As runs grew to tens of thousands of accelerators, checkpointing became a published systems problem in its own right. Google's Gemini technical report describes in-memory and redundant checkpointing that let training recover from frequent hardware failures while keeping goodput above 97%, treating fast recovery as a first-class throughput lever rather than an afterthought. PyTorch's Distributed Checkpoint added asynchronous and world-size-independent saving so that elastic restarts (Section 18.4) reshard the state automatically, and research systems such as Gemini (Wang et al., 2023) and CheckFreq-style adaptive scheduling push checkpoint frequency toward the per-step limit by hiding the write behind compute. The common thread is that the 2024 to 2026 frontier no longer asks "how do we checkpoint without too much overhead" but "how do we checkpoint so often that a failure costs seconds," which turns the Young/Daly interval of Output 18.2.2 from minutes toward the duration of a single step.
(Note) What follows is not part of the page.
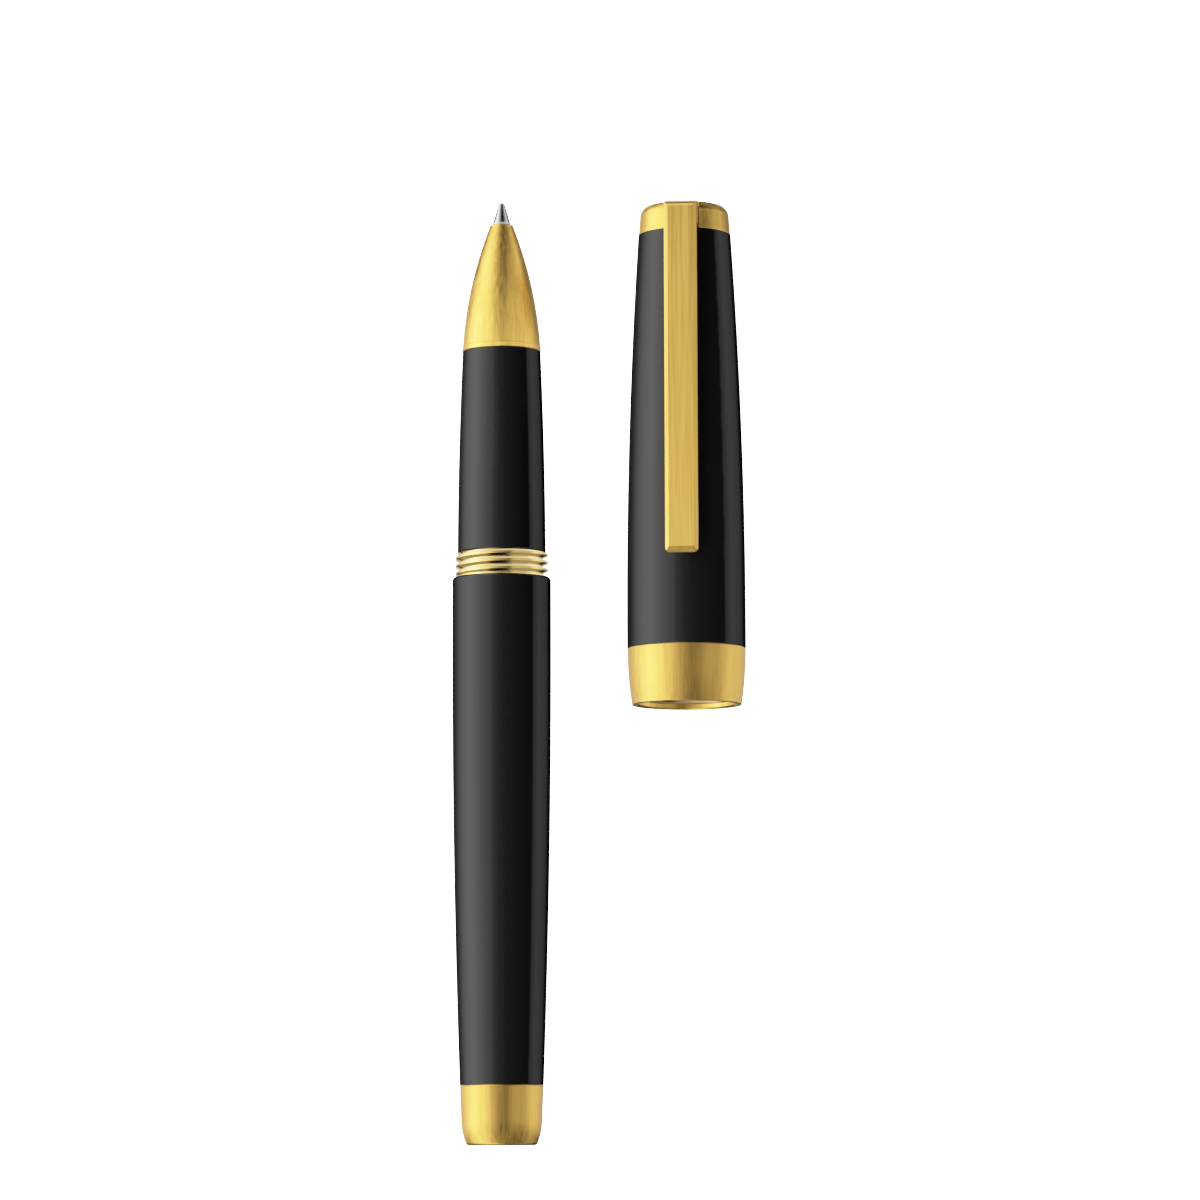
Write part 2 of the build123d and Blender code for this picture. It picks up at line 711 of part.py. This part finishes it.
def make_crown():
    flat = (4.9, CAP_LENGTH)
    shoulder = (5.82, 64.1)
    corner = (5.45, 65.1)
    hole_end = BULKHEAD_FRONT + 1.0
    well = ring(WELL, 0, WELL_RADIUS, CLIP_SPRING_REAR - CLIP_SPRING_WIRE, SLOT_FLOOR)
    with BuildPart() as crown:
        with BuildSketch(CAP):
            with BuildLine():
                Polyline(
                    (BULKHEAD_RADIUS, CROWN_JOINT),
                    (CAP_FRONT_RADIUS - 0.06, CROWN_JOINT),
                    (CAP_FRONT_RADIUS - 0.03, CROWN_JOINT + 0.1),
                    shoulder,
                )
                ThreePointArc(shoulder, (5.72, 64.68), corner)
                ThreePointArc(corner, (5.22, 65.32), flat)
                Polyline(
                    flat,
                    (0, CAP_LENGTH),
                    (0, hole_end),
                    (SCREW_RADIUS, hole_end),
                    (SCREW_RADIUS, BULKHEAD_FRONT),
                    (BULKHEAD_RADIUS, BULKHEAD_FRONT),
                    (BULKHEAD_RADIUS, CROWN_JOINT),
                )
            make_face()
        revolve(axis=CAP_AXIS)
        with BuildSketch(CLIP):
            with BuildLine():
                Polyline(
                    (SLOT_BOTTOM, SLOT_FLOOR),
                    (SLOT_BOTTOM, SLOT_ROOF),
                    (SLOT_OPEN, SLOT_ROOF),
                    (SLOT_OPEN, CAP_LENGTH + 1),
                    (CLIP_FACE, CAP_LENGTH + 1),
                    (CLIP_FACE, SLOT_FLOOR),
                    close=True,
                )
            make_face()
        extrude(amount=SLOT_WIDTH / 2, both=True, mode=Mode.SUBTRACT)
        add(pin_rod(PIN_RADIUS, PIN_LENGTH), mode=Mode.SUBTRACT)
        add(well, mode=Mode.SUBTRACT)
    save(crown.part, "crown")


# ---- clip ----
def make_clip_pin():
    with BuildPart() as clip_pin:
        add(pin_rod(PIN_RADIUS, PIN_LENGTH))
    save(clip_pin.part, "clip_pin")


def make_clip():
    inside = CLIP_FACE - CLIP_THICK
    face_low = (CLIP_FACE, CLIP_LOW + 0.7)
    face_top = (CLIP_FACE, 63.7)
    slope_foot = (8.85, 64.45)
    elbow_front = (7.2, 62.1)
    elbow_rear = (inside, 61.1)
    bump_front = (inside, BUMP_STATION + BUMP_REACH)
    bump_top = (cap_radius(BUMP_STATION) + BUMP_GAP, BUMP_STATION)
    bump_rear = (inside, BUMP_STATION - BUMP_REACH)
    with BuildPart() as clip:
        with BuildSketch(CLIP):
            with BuildLine():
                Line(face_low, face_top)
                ThreePointArc(face_top, (CLIP_FACE - 0.17, 64.16), slope_foot)
                Polyline(
                    slope_foot,
                    (6.3, CLIP_TOP),
                    (4.95, CLIP_TOP),
                    (4.75, 64.5),
                    (CLIP_TAIL, 64.4),
                    (CLIP_TAIL, 62.45),
                    (2.5, 62.1),
                    elbow_front,
                )
                ThreePointArc(elbow_front, (inside - 0.28, 61.82), elbow_rear)
                Line(elbow_rear, bump_front)
                ThreePointArc(bump_front, bump_top, bump_rear)
                Polyline(
                    bump_rear,
                    (inside + 0.2, CLIP_LOW),
                    (CLIP_FACE - CLIP_BEVEL, CLIP_LOW),
                    face_low,
                )
            make_face()
        extrude(amount=CLIP_WIDTH / 2, both=True)
        with BuildSketch(Plane(CLIP.origin, x_dir=-CLIP.z_dir, z_dir=CLIP.x_dir)) as plan:
            with Locations((0, (CLIP_LOW + CLIP_TOP) / 2)):
                Rectangle(CLIP_WIDTH, CLIP_TOP - CLIP_LOW)
            fillet(plan.vertices().group_by(Axis.Y)[0], radius=CLIP_CORNER)
        extrude(amount=2 * CLIP_FACE, both=True, mode=Mode.INTERSECT)
        with BuildSketch(Plane(CLIP.origin, x_dir=CLIP.x_dir, z_dir=ALONG)) as section:
            with Locations(((CLIP_FACE + SLOT_BOTTOM) / 2, 0)):
                Rectangle(CLIP_FACE - SLOT_BOTTOM, CLIP_WIDTH)
            chamfer(section.vertices().group_by(Axis.X)[-1], length=CLIP_BEVEL)
        extrude(amount=CLIP_TOP + 1, mode=Mode.INTERSECT)
        add(pin_rod(PIN_RADIUS + PIN_CLEARANCE, CLIP_WIDTH + 1), mode=Mode.SUBTRACT)
    save(clip.part, "clip")


def make_clip_spring():
    shape = (CLIP_SPRING_RADIUS, CLIP_SPRING_WIRE, CLIP_SPRING_TURNS)
    with BuildPart() as clip_spring:
        add(coil(WELL, *shape, CLIP_SPRING_REAR, CLIP_SPRING_FRONT))
    save(clip_spring.part, "clip_spring")


BARREL = [make_barrel_tube, make_barrel_end_cap, make_barrel_end_sleeve, make_barrel_bush]
BARREL_SPRING = [make_spring_seat, make_refill_spring]
SECTION = [make_section_core, make_section_seal, make_cap_thread_ring, make_grip_sleeve, make_nose_cone]
REFILL = [make_refill_tube, make_refill_plug, make_refill_reservoir, make_refill_holder]
TIP = [make_refill_wick, make_refill_tip, make_refill_ball]
CAP_SHELL = [make_cap_tube, make_cap_band, make_cap_thread_insert, make_cap_bulkhead, make_crown]
CAP_INSIDE = [make_inner_cap, make_inner_cap_seal, make_crown_screw]
CLIP_PIECES = [make_clip, make_clip_pin, make_clip_spring]

for make in BARREL + BARREL_SPRING + SECTION + REFILL + TIP + CAP_SHELL + CAP_INSIDE + CLIP_PIECES:
    make()
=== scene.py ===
import json
import math

import bmesh
import bpy
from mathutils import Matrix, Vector


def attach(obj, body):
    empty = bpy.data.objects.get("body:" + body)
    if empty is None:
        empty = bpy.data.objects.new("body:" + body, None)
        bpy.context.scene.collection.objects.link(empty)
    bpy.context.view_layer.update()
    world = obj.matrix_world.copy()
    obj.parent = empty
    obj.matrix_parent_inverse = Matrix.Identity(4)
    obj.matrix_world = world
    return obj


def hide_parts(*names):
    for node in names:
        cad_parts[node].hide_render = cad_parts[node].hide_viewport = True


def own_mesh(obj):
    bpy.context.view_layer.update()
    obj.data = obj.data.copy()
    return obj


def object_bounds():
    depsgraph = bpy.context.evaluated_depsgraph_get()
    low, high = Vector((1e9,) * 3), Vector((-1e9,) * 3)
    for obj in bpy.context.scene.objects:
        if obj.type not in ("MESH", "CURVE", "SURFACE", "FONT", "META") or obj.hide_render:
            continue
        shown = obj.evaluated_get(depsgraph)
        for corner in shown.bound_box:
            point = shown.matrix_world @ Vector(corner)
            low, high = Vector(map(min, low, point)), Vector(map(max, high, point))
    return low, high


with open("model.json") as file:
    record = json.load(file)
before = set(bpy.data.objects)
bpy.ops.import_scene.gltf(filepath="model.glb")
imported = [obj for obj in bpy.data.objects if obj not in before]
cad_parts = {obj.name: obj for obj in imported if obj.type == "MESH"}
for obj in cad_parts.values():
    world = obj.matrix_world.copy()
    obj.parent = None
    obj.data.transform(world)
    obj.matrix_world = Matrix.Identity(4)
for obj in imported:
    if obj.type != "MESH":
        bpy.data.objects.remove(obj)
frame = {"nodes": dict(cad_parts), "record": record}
cad_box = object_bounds()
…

Anyone who has lost an hour of a video game to a crash right before the next save point already understands Young/Daly in their bones. The game designer who spaces save points too far apart and the engineer who checkpoints too rarely are making the identical mistake, and both learn it from furious users. The difference is that the engineer can compute the optimal spacing in advance from $C$ and the MTBF, while the game designer just has to guess.
5. Putting It Together Beginner
A production checkpointing strategy is now three decisions, each answered above. Save all five components of Table 18.2.1 as one atomic unit, so a restart is exact and not merely plausible. Write the state sharded and asynchronously, so the per-checkpoint cost $C$ is small and the accelerators barely pause. Set the interval to the Young/Daly $\tau^{*}$ computed from that small $C$ and the cluster's MTBF, so you spend the minimum total time on writes plus re-execution. With those in place, a failure that the previous section showed to be inevitable costs a few minutes of recompute instead of the whole run.
What we have not yet done is make the restart itself correct. Loading the right bytes is necessary but not sufficient: the resumed run must replay its data in the right order and reproduce its random decisions, or it will diverge from the trajectory it was meant to continue. That is the determinism problem, and it is where Section 18.3 takes us next, turning the saved state of this section into a bit-faithful resumption.
An engineer checkpoints only the model parameters and optimizer state, omitting the learning-rate schedule step, the RNG state, and the data position. The run resumes after a crash and does not error, but its final validation loss is worse than an uninterrupted run. For each of the three omitted components in Table 18.2.1, describe the specific way the resumed trajectory diverges from the uninterrupted one, and rank the three by how much damage each omission is likely to do. Why is a checkpoint that loads without error more dangerous than one that fails to load?
Extend Code 18.2.2 to sweep MTBF from 30 minutes to 12 hours and plot (or tabulate) the optimal interval $\tau^{*}$ and the wasted-time fraction for both the synchronous and asynchronous checkpoint costs. At what MTBF does the synchronous strategy's wasted fraction exceed 20%, and what does that imply for a cluster that is growing (and therefore, per Section 18.1, seeing its MTBF fall)? Then add a third row for an in-memory peer checkpoint with $C = 0.5$ s and comment on why a real system still keeps the slower durable checkpoint despite its much larger $C$.
A 200-billion-parameter model trained with Adam in 16-bit precision must checkpoint parameters plus two optimizer buffers per parameter. Estimate the total checkpoint size in bytes. If you gather everything to rank zero and write through that node's single 5 gigabytes-per-second link, estimate the synchronous write time. Now suppose instead that 1,024 ranks each write their shard in parallel, with the distributed store sustaining an aggregate 400 gigabytes per second. Estimate the sharded write time and the speedup. Using your sharded $C$ and a two-hour MTBF, compute $\tau^{*}$ from the Young/Daly formula and state the wasted-time fraction.